Al-Sharaa risks his position if he defies Tel Aviv; whispers in Damascus suggest Mossad channels enforce compliance.
The bounty on al-Sharaa, lifted by the U.S. in January 2025 after “productive” talks where he vowed to curb terrorism, reflects this alignment.
HTS now eyes full normalization with Israel by 2026, including ambassador exchanges, in exchange for sanctions relief—a pledge relayed to U.S. envoys and British diplomats.
CIA-Mossad Synergy: Pawns in a Grand Geopolitical Game
The Petraeus-al-Sharaa reunion is no anomaly; it’s the culmination of CIA-Mossad collaboration. Under Petraeus’s CIA tenure from 2011-2012, the agency launched Timber Sycamore, a $1 billion program funneling arms to Syrian rebels, including HTS precursors, via a “rat line” from Libya.
This mirrored Mossad’s covert ops, aligning with the 1996 “Clean Break” memo—a blueprint drafted for Benjamin Netanyahu by U.S. neoconservatives like Richard Perle, advocating regime change in Iraq and Syria to secure Israel’s “realm.”
Echoing the earlier Yinon Plan’s vision of Balkanizing Arab states into ethnic fragments, Clean Break urged containing Damascus by exposing its WMDs and fomenting proxy wars—precisely the playbook that fueled Syria’s civil war.
Today, al-Sharaa is their pawn in the “Greater Israel” project: a fragmented Syria, stripped of Iranian influence, neutralized militarily, and primed for normalization. HTS’s governance, while promising inclusivity, has overseen sectarian massacres—hundreds of Alawites, Christians, and Druze killed since December 2024—echoing the group’s insurgent past.

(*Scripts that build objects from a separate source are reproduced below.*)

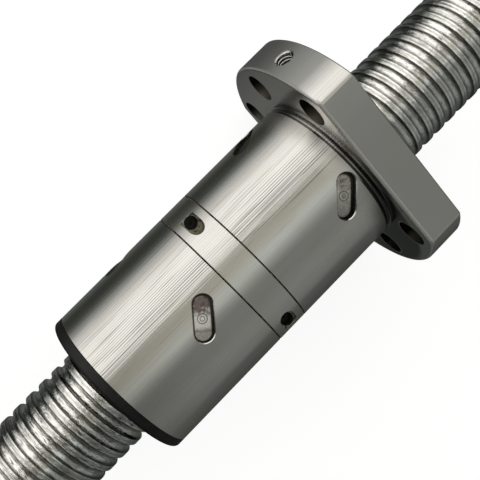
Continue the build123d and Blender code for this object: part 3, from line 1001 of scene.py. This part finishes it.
# %% The soft light, the tent and the cloth
WHITE_WARM = (1.0, 0.99, 0.955)
BEIGE = (1.0, 0.97, 0.84)
GREENISH = (0.96, 1.0, 0.95)
DARK_GREEN = (0.90, 1.0, 0.88)
LIGHT_Y = 0.5
LIGHT_OUTLINE = ((-0.8, 0), (1.0, 0), (1.0, 1.35), (0.52, 1.25),
                 (0.26, 0.71), (-0.28, 0.71), (-0.45, 1.08), (-0.8, 1.12))
LIGHT_UPWARDS = ((0.0, 0.95), (0.22, 1.0), (0.5, 0.96), (0.6, 0.8), (0.71, 0.7), (0.8, 0.85),
                 (1.0, 0.85))
LIGHT_SIDEWAYS = ((-0.8, 0.35), (-0.45, 0.85), (-0.32, 0.94), (-0.14, 1.0), (0.35, 1.0),
                  (0.66, 0.95), (1.0, 0.6))
LIGHT_STRENGTH = 1.46
TENT_R, TENT_FROM, TENT_TO = 2.2, -2.0, 2.4
TENT_LIGHT = ((-180, 0.20, GREENISH), (-90, 0.05, DARK_GREEN), (0, 0.22, GREENISH), (50, 0.42, BEIGE),
              (72, 0.52, BEIGE), (88, 0.74, GREENISH), (99, 0.44, GREENISH), (108, 0.25, GREENISH),
              (130, 0.26, GREENISH), (150, 0.30, GREENISH), (180, 0.22, GREENISH))
CLOTH_X = (-2.4, 2.6)
CLOTH_Y = (-2.4, 0.7)
CLOTH_Z = FLOOR_Z - 0.2 * MM
CLOTH_LIGHT = ((-1.4, 0.17, GREENISH), (-0.16, 0.11, GREENISH), (-0.06, 0.07, DARK_GREEN),
               (0.0, 0.10, GREENISH), (0.028, 0.16, GREENISH), (0.042, 0.04, DARK_GREEN),
               (0.075, 0.06, DARK_GREEN), (0.105, 0.30, GREENISH), (0.17, 0.76, WHITE_WARM),
               (0.35, 0.95, WHITE_WARM), (0.7, 1.0, WHITE_WARM))


def scaled(colour, factor):
    return colour.node("ShaderNodeVectorMath", {"operation": "SCALE"}, {0: colour, "Scale": factor})


def box_glow(place):
    """The soft light's colour. It dims up to the middle's upper edge, and towards both sides."""
    upwards = ramp(part(place, 2), *[(z, tinted(level, WHITE_WARM)) for z, level in LIGHT_UPWARDS])
    stops = [((x + 1.0) / 2, level) for x, level in LIGHT_SIDEWAYS]
    return scaled(upwards, ramp((part(place, 0) + 1.0) / 2, *stops))


def tent_glow(place):
    """The tent's colour round the axis, fading towards its -X end."""
    stops = [(a / 360 + 0.5, tinted(level, tint)) for a, level, tint in TENT_LIGHT]
    around = ramp(round_the_axis(place) / (2 * pi) + 0.5, *stops)
    along = (part(place, 0) - TENT_FROM) / (TENT_TO - TENT_FROM)
    return scaled(around, ramp(along, (0.0, 0.1), (0.31, 0.55), (0.42, 1.0)))


def cloth_glow(place):
    """The sheet's glow across the object: a painted shadow under it, and painted light towards the
    soft light.
    """
    low, high = CLOTH_Y
    stops = [((y - low) / (high - low), tinted(level, tint)) for y, level, tint in CLOTH_LIGHT]
    return ramp((part(place, 1) - low) / (high - low), *stops)


def tent_shape(steps=48):
    """A tube about the X axis, closed at both ends."""
    turns = [2 * pi * k / steps for k in range(steps)]
    rims = [[(x, TENT_R * cos(a), TENT_R * sin(a)) for a in turns] for x in (TENT_FROM, TENT_TO)]
    walls = [(k, (k + 1) % steps, steps + (k + 1) % steps, steps + k) for k in range(steps)]
    return rims[0] + rims[1], walls + [tuple(range(steps)), tuple(range(steps, 2 * steps))]


def flat_sheet(x_range, y_range, z):
    """A level rectangle, as points and faces."""
    (x0, x1), (y0, y1) = x_range, y_range
    return [(x0, y0, z), (x1, y0, z), (x1, y1, z), (x0, y1, z)], [(0, 1, 2, 3)]


soft_light = glow("soft_light", LIGHT_STRENGTH, box_glow)
light_points = [(x, LIGHT_Y, z) for x, z in LIGHT_OUTLINE]
stage_mesh("soft_light", light_points, [tuple(range(len(light_points)))], soft_light,
           diffuse=True, glossy=True)
stage_mesh("tent", *tent_shape(), glow("tent_cloth", 1.0, tent_glow), diffuse=True, glossy=True)
stage_mesh("shade_sheet", *flat_sheet(CLOTH_X, CLOTH_Y, CLOTH_Z),
           glow("shade_sheet", 1.0, cloth_glow), glossy=True)

# %% The white floor and the world behind it
FLOOR_SPAN = (-4.0, 4.0)


def shows_white(tree):
    """1 for the rays that should find the background white."""
    path = tree.nodes.new("ShaderNodeLightPath")
    names = ("Is Camera Ray", "Is Glossy Ray", "Is Transmission Ray")
    rays = [Out(tree, path.outputs[name]) for name in names]
    total = rays[0] + rays[1] + rays[2]
    return total.maths("MINIMUM", total, 1.0)


def floor_paint():
    """Pale paint that keeps a shadow, plus a glow that lifts it to white."""
    material, shader, _ = new_material("floor_paint")
    tree = material.node_tree
    glowing = shows_white(tree)
    plug(tree, shader.inputs["Base Color"], (0.30, 0.30, 0.30, 1))
    plug(tree, shader.inputs["Roughness"], 0.9)
    plug(tree, shader.inputs["Specular IOR Level"], 0.0)
    plug(tree, shader.inputs["Emission Color"], blend(glowing, (0, 0, 0, 1), (0.88, 0.88, 0.88, 1)))
    plug(tree, shader.inputs["Emission Strength"], 1.0)
    return material


def world_behind():
    world = bpy.data.worlds.new("background")
    bpy.context.scene.world = world
    world.use_nodes = True
    tree = world.node_tree
    tree.nodes.clear()
    shade = blend(shows_white(tree), (0.3, 0.3, 0.3, 1), (1, 1, 1, 1))
    back = shade.node("ShaderNodeBackground", {}, {"Color": shade, "Strength": 1.0})
    end = tree.nodes.new("ShaderNodeOutputWorld")
    tree.links.new(back.socket, end.inputs["Surface"])


stage_mesh("floor", *flat_sheet(FLOOR_SPAN, FLOOR_SPAN, FLOOR_Z - 0.5 * MM), floor_paint(),
           camera=True, diffuse=True, glossy=True, transmission=True, shadow=True)
world_behind()
bpy.context.scene.view_settings.view_transform = "Standard"
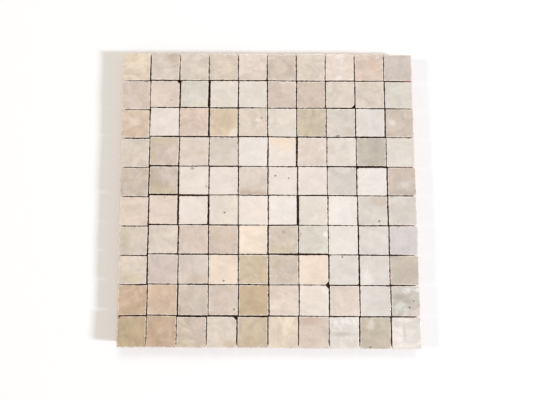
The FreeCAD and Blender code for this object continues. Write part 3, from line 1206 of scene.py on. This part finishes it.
class Press:
    """A cage of eight points that presses a blank into the shape of one cut chip."""

    swell: float = 0.12 * MM
    """How far the glazed face swells over a joint."""
    margin: float = 0.03 * MM
    """How far it stays inside the box of the solids."""
    play: float = 0.05 * MM
    """How much wider the cage is than the blank."""

    def __init__(self, blank: ChipBlank) -> None:
        """Set up the cage round the blank.

        Args:
            blank: The blank's sizes.
        """
        bpy.ops.object.select_all(action="DESELECT")
        bpy.ops.object.add(type="LATTICE", location=(0, 0, blank.thickness / 2))
        self.low, self.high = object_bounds()
        self.cage = bpy.context.active_object
        self.cage.name = "chip_press"
        width = blank.side + self.play
        self.cage.scale = (width, width, blank.thickness)
        form = self.cage.data
        form.points_u = form.points_v = form.points_w = 2
        form.interpolation_type_u = form.interpolation_type_v = form.interpolation_type_w = "KEY_LINEAR"
        bpy.context.view_layer.update()

    def shape(self, thing: bpy.types.Object, chip: CutChip) -> None:
        """Press a copy of the blank, whose glaze swells a little over the joints at its face.

        Args:
            thing: The copy.
            chip: The chip whose shape it gets.
        """
        inwards = self.cage.matrix_world.inverted()
        for count, (point, corner) in enumerate(zip(self.cage.data.points, chip.corners)):
            place = corner.copy()
            if count > 3:
                for axis, outwards in ((0, count % 2), (1, count // 2 % 2)):
                    swollen = place[axis] + (self.swell if outwards else -self.swell)
                    lowest, highest = self.low[axis] + self.margin, self.high[axis] - self.margin
                    place[axis] = min(max(swollen, lowest), highest)
            point.co_deform = inwards @ place
        bpy.context.view_layer.update()
        pressed = thing.modifiers.new("pressed", "LATTICE")
        pressed.object = self.cage
        apply_modifiers(thing)

    def put_away(self) -> None:
        """Remove the cage."""
        bpy.data.objects.remove(self.cage)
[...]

Syria, once a sovereign Arab heartland, now serves external agendas, its people pawns in a narrative rewritten by Langley and Tel Aviv.
A Moral Reckoning: Why Legitimize a Terrorist’s Stage?
As al-Sharaa charms UN envoys and Gulf donors in New York, we must confront the hypocrisy.
Why elevate a man whose forces beheaded civilians and enslaved minorities to global forums?
Why permit CIA and Mossad to pivot narratives—from “irredeemable terrorist” to “pragmatic partner”—based on fleeting agendas? Petraeus’s praise validates a decade of dirty wars that killed hundreds of thousands, yet invites no introspection.
Syria’s tragedy is not just Assad’s fall but the void filled by foreign puppeteers. Al-Sharaa’s “success” is a cautionary tale: in geopolitics, yesterday’s enemy is tomorrow’s ally, and truth is the first casualty. The world watches as a historical terrorist strides the stage, but we must demand better—accountability for the architects of this chaos, and a Syria reclaimed by its people, not its manipulators.